Universal Championship — Brock Lesnar (c) vs. Seth Rollins: I’ve never been more pleasantly surprised to be wrong. This match looked like it was going to be another squash match where we’d sit there and watch Lesnar basically murder Rollins for 10 – 15 minutes. Instead, we got a match. Lesnar would constantly perform his Big 3 moves (German Suplex, F5, & Turnbuckle Shoulder Tackle), but Rollins would manage to counter his German Suplexes, then land a Superkick, and Curb Stomp. Rollins would do this multiple times, but it wasn’t enough to keep Lesnar down. Rollins was Lesnar’s rag doll for most of the match, being thrown around every inch of the inside of the ring. Once outside the ring, Lesnar would tear apart an announcer table, but Rollins would Superkick him once more, than climb to the top of the turnbuckle to Frog Splash Lesnar not once, but twice. After the second Frog Splash, that would set Rollins up for another Curb Stomp and the win.
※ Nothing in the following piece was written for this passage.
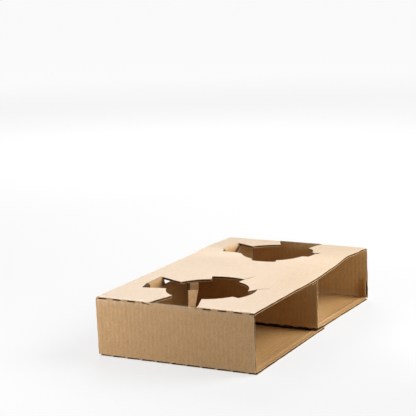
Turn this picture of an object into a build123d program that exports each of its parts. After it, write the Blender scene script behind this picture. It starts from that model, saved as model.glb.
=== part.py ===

Grade: A+

In the end, after everything has been said and done and I managed to will myself to sit down for seven bloody hours to watch all of Summerslam, I certainly wouldn’t say this pay-per-view was the best. It had its moments, but most of the matches just fell flat. The Kingston-Orton match was a disappointment, as well as the Moon-Bayley, and these were two matches I was looking forward to this pay-per-view.